There are so many businesses packed into such a small area that a single street or even a single building can be the epicentre of a particular trade, and turning a corner will take you into a totally different atmosphere. Here you are surrounded by stall after stall of denim jeams, and across one block you are submerged in the scent of coffee and spices. The variety is breathtaking and Eminönü takes some exploring.

Some well known sub-districts (semt) include:
  • Sirkeci - the waterfront by the railway station where all the ferries dock.

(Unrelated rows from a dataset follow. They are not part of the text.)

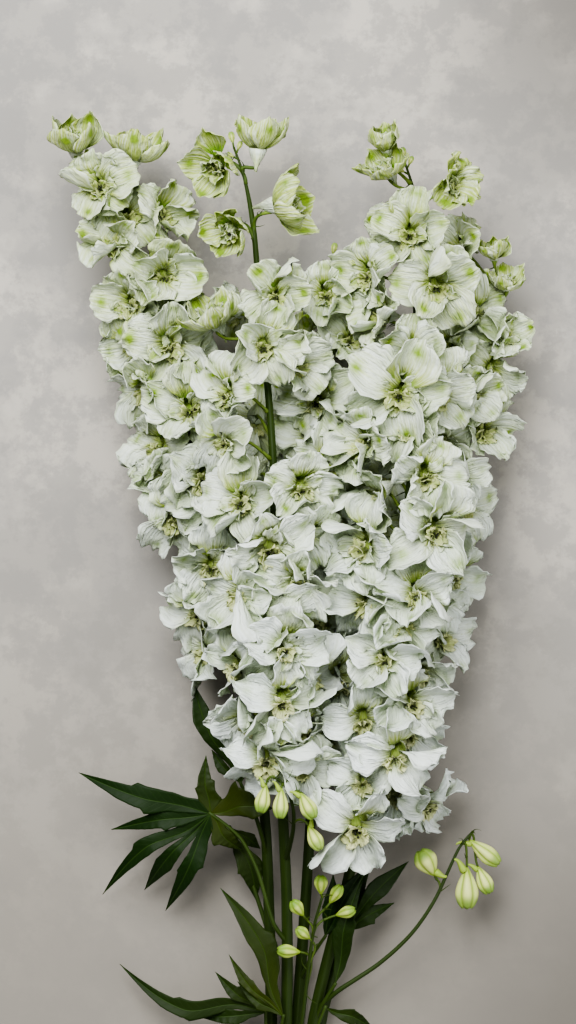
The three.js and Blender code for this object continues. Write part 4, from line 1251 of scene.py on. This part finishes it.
# Rows and columns of points in a lobe, and steps along a leaf's stalk
LOBE_GRID = (48, 11)
LEAF_STALK_STEPS = 24
# How a lobe is joined to the next one, and how its two halves fold up from the midrib
LOBE_FREE_ANGLE = 0.6
NOTCH_DEPTH = 0.32
OUTER_NOTCH_DEPTH = 0.17
LEAF_FOLD = 0.24
FOLD_REACH = 6


def lobe_half_width(a, v, length, width, sides):
    """Half width of a lobe along it, on its left (v > 0) and its right: one with its neighbour out to the
    notch, and then its own toothed outline."""
    half = np.zeros_like(a)
    for near, outline, (gap, notch) in ((v > 0, LOBE_LEFT, sides[0]), (v <= 0, LOBE_RIGHT, sides[1])):
        web = a * length * math.tan(gap / 2)
        free = np.minimum(np.interp(a, *zip(*outline)) * width, np.maximum(web, 3))
        at = notch * math.cos(gap / 2) / length
        share = ease((a - at) / 0.16)
        own = (1 - share) * notch * math.sin(gap / 2) + share * free
        half = np.where(near, np.where(a < at, 1.03 * web, own), half)
    return half


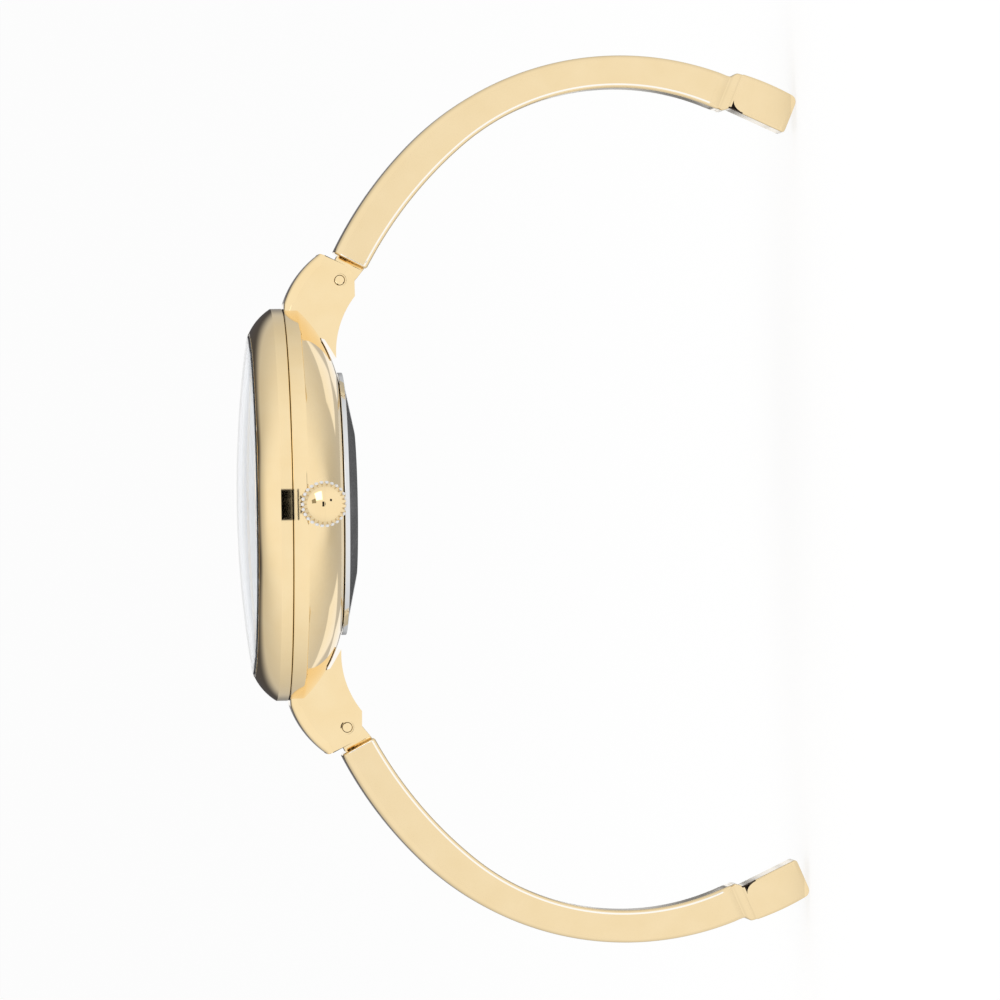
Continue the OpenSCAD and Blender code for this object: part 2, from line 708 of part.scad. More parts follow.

The streets behind the docks are the places to buy electronic goods, photographic equipment, bicycles, and all kinds of stationery. All of things in their real or fake versions.
  • Sultanhamam behind the spice bazaar, the area of toys, beads and plastic jewelry that takes you up to the previously mentioned Mahmutpasa.
  • Tahtakale along the Golden Horn from the Spice Bazaar, come here for all kinds of kitchen equipment, garden tools, and electricals such as telephones. If your car radio is stolen come to Tahtakale and buy it back again!!
  • Çagloglu -Istanbul's Fleet Street - a maze of printers, booksellers and traditionally newspapers;
  • Divan Yolu, the relatively calm, tree-lined traffic free avenue from Sultanahmet to the university, including the Roman column called Çemberlitas.
  • Beyazit -the home of Istanbul University and the far end of the Grand Bazaar;
  • The Grand Bazaar - In the bazaar itself you will find gold, jewelry, carpets, antiques, and souvenirs. In the streets around you will more of the same plus all kind of clothing, leather goods.
  • Mercan - below the bazaar, the place to buy any kind of bag or briefcase,
  • Laleli - buzzing with hotels, bars and people from former Soviet Republics buying discount clothing;
  • Kumkapi - the fish market, and restaurants about as numerous as the fish themselves.